6.11.2011

Viento

Me gusta sentir el viento. Es travieso y juguetón cuando levanta las faldas de las mujeres o hace que tropieces y camines con hojas entre los pies. Disfruté la ráfaga fresca que entró desdoblando la ropa que tenía acomodada en una mesa. Me relaja escucharlo acariciar suavemente las palmeras del vecino y moverlas de un lado a otro, provocándome deseos de ir a la playa.
Lo escucho hueco cuando corre por un callejón, silbando si entra por una rendija y durante un huracán lo oí rugir muchas horas. A veces llega sigiloso, y si estás distraído hace volar la ropa tendida al sol.
Le gusta molestar a la gente en el parque, y hace que se tapen los ojos con la mano para que no les entre arena. Es orgulloso y mide su fuerza. Empuja todo a su paso haciendo que las nubes se queden quietas o se muestra caprichoso y las mueve a su antojo.
Cuando el aire sopla fuerte, tanto que es casi imposible salir de casa, recuerdo a mi bisabuelo.
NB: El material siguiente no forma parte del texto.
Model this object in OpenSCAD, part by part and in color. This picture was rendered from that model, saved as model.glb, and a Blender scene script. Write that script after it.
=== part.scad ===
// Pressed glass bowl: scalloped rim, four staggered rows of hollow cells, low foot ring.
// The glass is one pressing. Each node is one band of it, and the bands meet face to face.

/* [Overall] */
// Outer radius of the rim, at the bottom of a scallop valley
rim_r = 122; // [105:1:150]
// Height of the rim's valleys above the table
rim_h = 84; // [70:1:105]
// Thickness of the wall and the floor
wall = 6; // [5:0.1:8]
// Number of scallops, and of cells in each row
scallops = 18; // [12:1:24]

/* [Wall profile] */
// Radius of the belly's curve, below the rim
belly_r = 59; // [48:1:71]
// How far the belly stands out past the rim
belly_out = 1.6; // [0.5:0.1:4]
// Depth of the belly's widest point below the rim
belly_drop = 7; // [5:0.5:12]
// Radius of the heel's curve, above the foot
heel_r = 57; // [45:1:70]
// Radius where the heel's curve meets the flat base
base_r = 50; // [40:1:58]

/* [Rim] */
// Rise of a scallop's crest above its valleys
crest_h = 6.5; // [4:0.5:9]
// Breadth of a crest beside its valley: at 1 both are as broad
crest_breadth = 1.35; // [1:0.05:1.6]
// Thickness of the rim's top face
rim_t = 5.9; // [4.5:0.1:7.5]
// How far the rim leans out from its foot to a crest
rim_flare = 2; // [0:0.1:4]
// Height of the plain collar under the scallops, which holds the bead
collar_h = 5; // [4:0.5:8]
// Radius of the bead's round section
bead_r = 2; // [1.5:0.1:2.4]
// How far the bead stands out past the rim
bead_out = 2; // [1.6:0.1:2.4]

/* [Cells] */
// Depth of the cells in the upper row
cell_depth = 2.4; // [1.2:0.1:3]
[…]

Muchas veces cuando no íbamos a la escuela, Don José nos llevaba a repartir leche en una vieja camioneta que olía a queso. Tenía la costumbre de usar sombrero y lo acomodaba con cuidado en el asiento que nosotros ocupábamos. Un día de norte, el viento hizo que el sombrero saliera volando calle abajo, dando brincos rumbo al río. Lo vimos correr tras él, bajando por la calle mientras se alejaba rodando, elevándose o rozando la banqueta. Tengo presente su sonrisa cuando finalmente lo alcanzó, y regresaba caminando contra el aire, riendo y deteniéndolo con la mano sobre su cabeza. Se subió al carro, se quito el sombrero, y cuando se disponía a arrancar, lo vio volando de nuevo. Mi hermano y yo, por diversión, lo habíamos arrojado por la ventana dejándolo a merced del viento.

6.02.2011

Algodón

Una de las imágenes que más recuerdo de un parque, una feria, el zoológico, la kermés, y demás paseos de mi infancia, es la del algodonero paseando entre la gente, cargando el palo con algodones de azúcar de colores perfectamente acomodados y empacados. Me gusta mucho ver cuando los hacen frente a un montón de niños viendo como, casi mágicamente, se crean nubes rosas, blancas o azules mientras el señor hace girar el azúcar.

A mí me gusta abrir la bolsita, ir desprendiendo pedacitos, ponerlos sobre mi lengua y "derretirlos" en la boca. Siento que son como suspiros dulces que regresan a contarme una historia alegre. He visto a mis niños comerlos a mordidas, y disfrutar su sonrisa de dientes azules. Una vez se quedó uno en el fonde de mi bolsa, y se hizo plano, como una cobijita acolchada.

Hay algodones ligeros como espuma, otros con granitos crujientes y unos que parecen lana para tejer, envolviéndose capa sobre capa formando una madeja. Disfruto los que saben a chicle de frutas, y escojo siempre uno rosa que se vea muy esponjado.

Cuando llegué a vivir a Cancún, aprendí que me lo tengo que comer rápido… aunque muchas veces me detengo a ver como apenas abro la bolsa, se van formando gotitas minúsculas, como el rocío en la mañana.